Andei pensando: serei mais Kant ou mais Bentham? Serei mais deontologista ou mais consequencialista? A culpa dessas perguntas angustiantes é de Álvaro Machado Dias e Hélio Schwartsman, que conceberam um estudo notável sobre a ética dos brasileiros.
Se eu fosse brasileiro, teria sérias probabilidades de ser deontologista. Aliás, mais que a média: é entre os 41 e os 50 anos, purgatório em que me encontro, que o pessoal se revela fã dos "princípios". Como explicar?
Crise da meia-idade, suspeito. Quando chegamos a essa fase, somos como náufragos, procurando certezas no meio da tempestade.
Ou talvez não. Se fosse confrontado com as perguntas de Dias e Schwartsman, o mais provável seria responder com novas perguntas. Não posso ser ambos? E, já agora, não posso incluir, por especial favor, alguma ética da virtude?
A primeira pergunta é fruto da experiência. A ideia de que somos eticamente consistentes, aderindo e cumprindo uma só teoria, não sobrevive a uma vida examinada.
Sou kantiano e utilitarista consoante as circunstâncias: às vezes os princípios, às vezes as consequências. E, consoante as circunstâncias, abandono Kant e os utilitaristas por discordar de ambos.
Agir segundo uma máxima que eu desejaria que se tornasse universal (o imperativo categórico de Kant) é fascinante à primeira vista. Poupa trabalho, sobretudo perante as agonias da vida.
Mas depois...
Sim, depois as agonias não desaparecem. Acontece quando somos confrontados com dois deveres igualmente universalizáveis (e igualmente inescapáveis) e somos obrigados a escolher um.
Kant não ajuda. Aliás, nada ajuda: é esse o significado de incomensurabilidade. Não existe uma fórmula que possa resolver, a priori, a paralisia em que mergulhamos. Devo sempre dizer a verdade? Mesmo que dizer a verdade provoque a morte de inocentes?
Nunca fui confrontado com tragédias desse tipo. Mas, na vida comum, acredito cada vez mais na nobreza da mentira piedosa.
Com os utilitaristas só vou até certo ponto. A ideia de que a maximização da felicidade para o maior número deve presidir as nossas escolhas morais implica saber primeiro o que traz felicidade para o maior número.
A perseguição de minorias?
A aplicação da pena de morte?
A amputação de membros para criminosos?
Uma sociedade decente pode exigir a infelicidade do maior número. Cada vez mais acredito nisso: como mostrou Freud há cem anos, a civilização constrói-se sobre alicerces de descontentamento.
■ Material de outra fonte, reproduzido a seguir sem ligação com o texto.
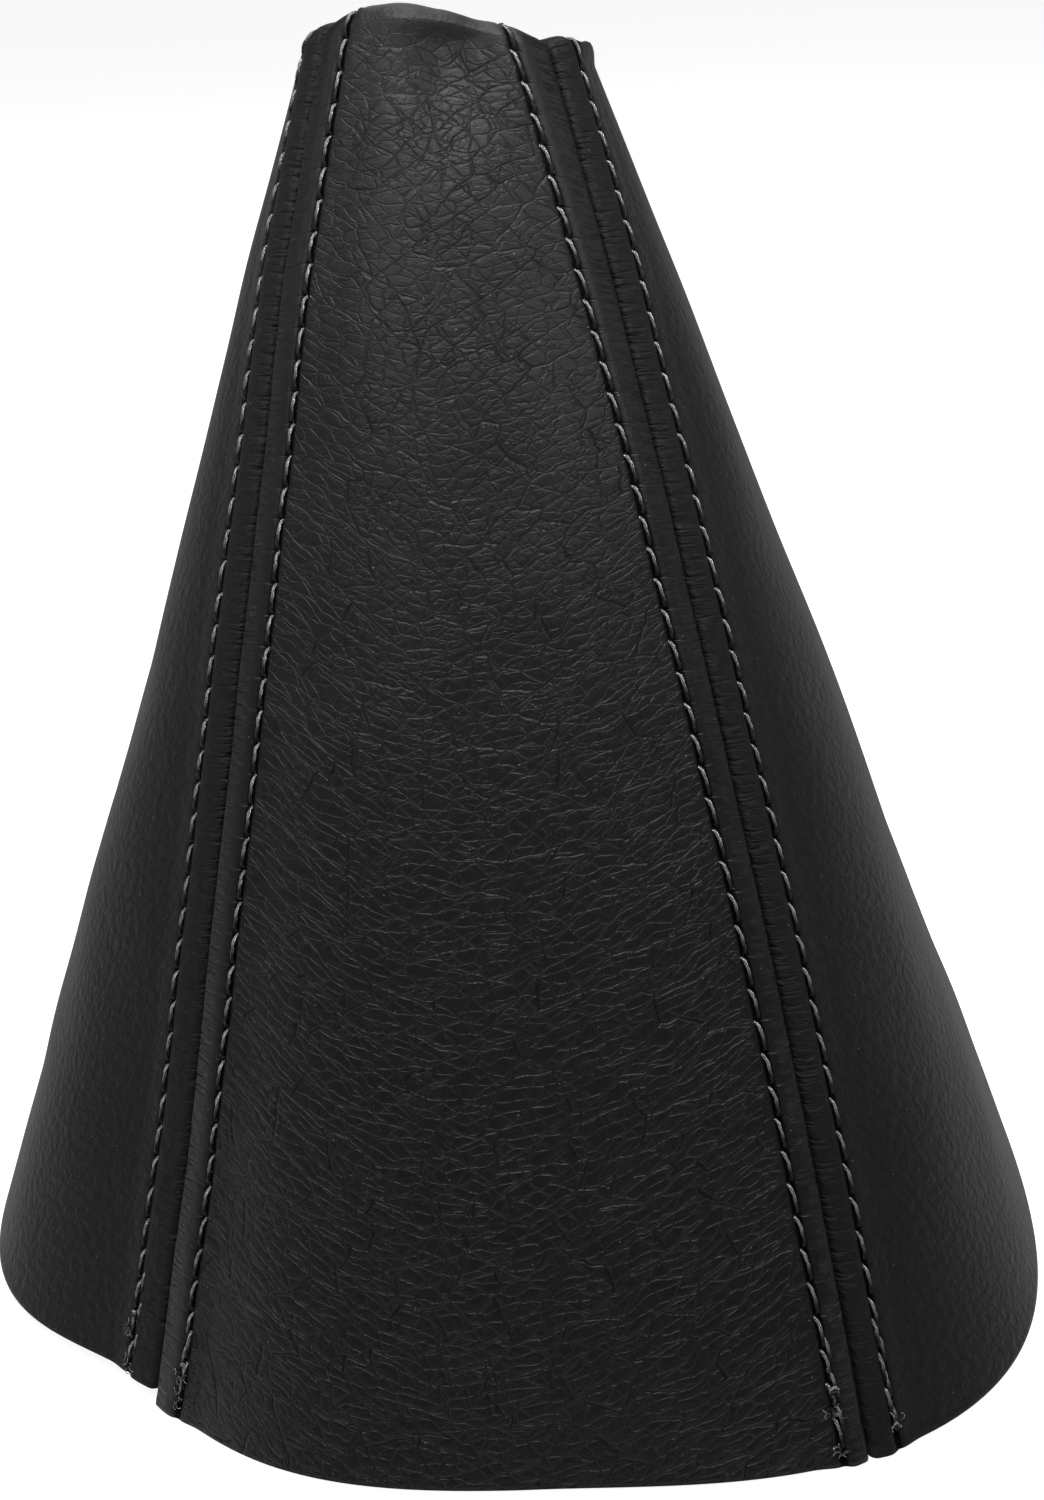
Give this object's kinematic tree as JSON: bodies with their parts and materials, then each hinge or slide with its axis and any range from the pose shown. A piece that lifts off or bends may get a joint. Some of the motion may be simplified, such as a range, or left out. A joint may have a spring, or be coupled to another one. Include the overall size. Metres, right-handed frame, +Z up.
{
  "type": "gear lever gaiter",
  "caption": "Tapered black leatherette sleeve that closes the gap round a gear lever, with a turned-in neck, double-topstitched seams and a wide open base.",
  "frame": {"origin": "on the plane of the cut base edge, at the centre of the gaiter's box seen in plan", "axes": "+Z up from the base to the neck, along the gear lever; -Y is the front, the side the picture shows; +X is the viewer's right"},
  "size_m": [0.1578, 0.167, 0.1767],
  "materials": {
    "leatherette": "grained, soft satin",
    "thread": "twisted polyester, slight sheen"
  },
  "bodies": {
    "root": {"front_panel": "leatherette", "right_panel": "leatherette", "rear_panel": "leatherette", "left_panel": "leatherette", "topstitch_front_left_a": "thread", "topstitch_front_left_b": "thread", "joining_stitch_front_left": "thread", "topstitch_front_right_a": "thread", "topstitch_front_right_b": "thread", "joining_stitch_front_right": "thread", "topstitch_rear_right_a": "thread", "topstitch_rear_right_b": "thread", "joining_stitch_rear_right": "thread", "topstitch_rear_left_a": "thread", "topstitch_rear_left_b": "thread", "joining_stitch_rear_left": "thread"}
  },
  "joints": []
}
Se abandono Kant e os utilitaristas com a mesma facilidade com que os abraço, confesso minha simpatia crescente com a ética da virtude. Os autores do estudo não incluíram essa terceira via, talvez porque ela seja mais sutil nas discussões filosóficas.
Por outras palavras: a ética da virtude só atrapalha a sociedade "prêt-a-porter" em que vivemos. Seguir princípios ou pensar nas consequências tem bom marketing.
O caráter não tem –e é de caráter que a ética da virtude nos fala. É conversa antiga, que vem de Aristóteles, e que conheceu uma ressurreição espantosa no século 20 com Elizabeth Anscombe. O que é o caráter?
É o resultado de viver de uma determinada forma. Você quer ser justo? Então pratique a justiça. Quer ser corajoso? Então pratique a coragem. Todos os dias, nas pequenas e grandes coisas, como se fosse um atleta treinando os seus músculos.
A possibilidade de escolhas justas, de escolhas corajosas, de escolhas sábias, aumenta drasticamente quando o seu caráter foi esculpido por tais virtudes.
Falei em Aristóteles, falei em Anscombe –mas Clint Eastwood também serve. Dias atrás, assistindo pela milésima vez ao seu "Menina de Ouro", encontrei um dos tratados mais brilhantes sobre a ética da virtude.
Pergunta acadêmica: a eutanásia é legítima?
Os kantianos darão uma resposta, os utilitaristas outra. Mas o personagem de Clint Eastwood, o técnico de boxe Frankie Dunn, oferece uma resposta que confunde ambos.
Por um lado, viola a injunção kantiana (e bíblica) do "não matarás".
Por outro, só por piada vemos em Frankie a encarnação da felicidade final. Pelo contrário: como um condenado eterno, ele desaparece da paisagem comum.
Porém o seu gesto só pode ser entendido à luz de um caráter. É um gesto terrível e profundo, pleno de amor e coragem, que não se encontra em nenhum manual de filosofia, em nenhum "cálculo hedônico".
É uma decisão de vida que só pode ser explicada, e justificada, pela vida daquele homem.